"Jest to porównanie wyjątkowo obraźliwe, i to że nie wie Pan, kim owi hunwejbini byli, wcale Pana nie usprawiedliwia. Jest to bowiem porównanie równie obelżywe, jak porównanie kogoś do Hitlerjugend" – stwierdził w swoim wpisie Łoziński.

Reklama

W dalszej jego części wyjaśnił, że: "Hunwejbini (Czerwona Gwardia) to były młodzieżowe bojówki Mao odpowiedzialne za wymordowanie, torturowanie, publiczne poniżanie, wielu milionów niewinnych ludzi w okresie tzw. Dziesięciolecia Chaosu (Wielka Proletariacka Rewolucja Kulturalna, Strategia Trzeciego Frontu i Kampania Zwalczania Konfucjusza i Lin Biao; 1966-76)".

"Hunwejbini, głównie uczniowie szkół średnich, nastolatki, zaczęli od wymordowania i torturowania własnych nauczycieli, następnie polowali na wszystkich ludzi wykształconych, wożąc na przykład po mieście profesorów uniwersytetów w czapkach hańby i z tablicami obelżywej treści na szyi.
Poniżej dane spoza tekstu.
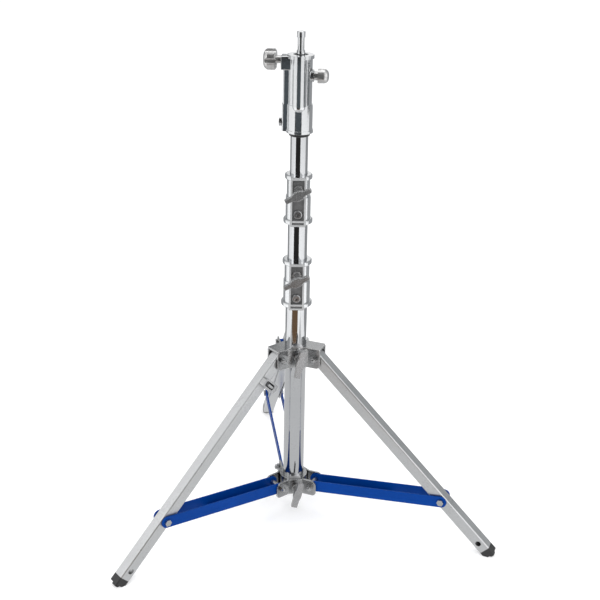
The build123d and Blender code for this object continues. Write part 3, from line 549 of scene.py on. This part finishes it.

Kończyło się linczem, zatłuczeniem kijami, zakopaniem żywcem w ziemi, lub po prostu biciem na śmierć. Życie straciło z ich ręki prawdopodobnie ponad 10 milionów ludzi, a może dużo więcej" – napisał.

Dodał, że nie rozumie, jak można porównać "uczciwych ludzi, demokratów, do tak zbrodniczej formacji".

Reklama

"Tym bardziej szokujące jest to porównanie w ustach człowieka, który chciał być prezydentem mojego kraju" – dodał Łoziński.

Hołownia tuż po wygranej Andrzeja Dudy w wyborach prezydenckich powiedział, że gdyby miał się zakładać, to postawiłby na to, że ostatecznie w wyborach wygra urzędujący prezydent. Zwrócił też uwagę na to, ilu Polaków nie poszło na wybory.

Te 10 milionów, które nie poszło na wybory, to jest tak naprawdę trzecia wielka Polska, która stoi dzisiaj obok Trzaskowskiego i Dudy i nic nie mówi, niewiele o niej wiemy - powiedział.

Dzisiaj widzę histerię hunwejbinów Trzaskowskiego, że 240 tysięcy moich wyborców nie poszło. Mówią, że ja jeszcze mogłem coś zrobić dla Trzaskowskiego, że dlaczego ja nie wzywałem, że to będzie moja wina, że Duda wygra. Ja, który tyle zrobiłem dla Trzaskowskiego, chociaż wcale nie musiałem i nie zawsze byłem do tego przekonany, ale uważałem, że trzeba powalczyć o Polskę, a o resztę będziemy walczyli później? - mówił polityk.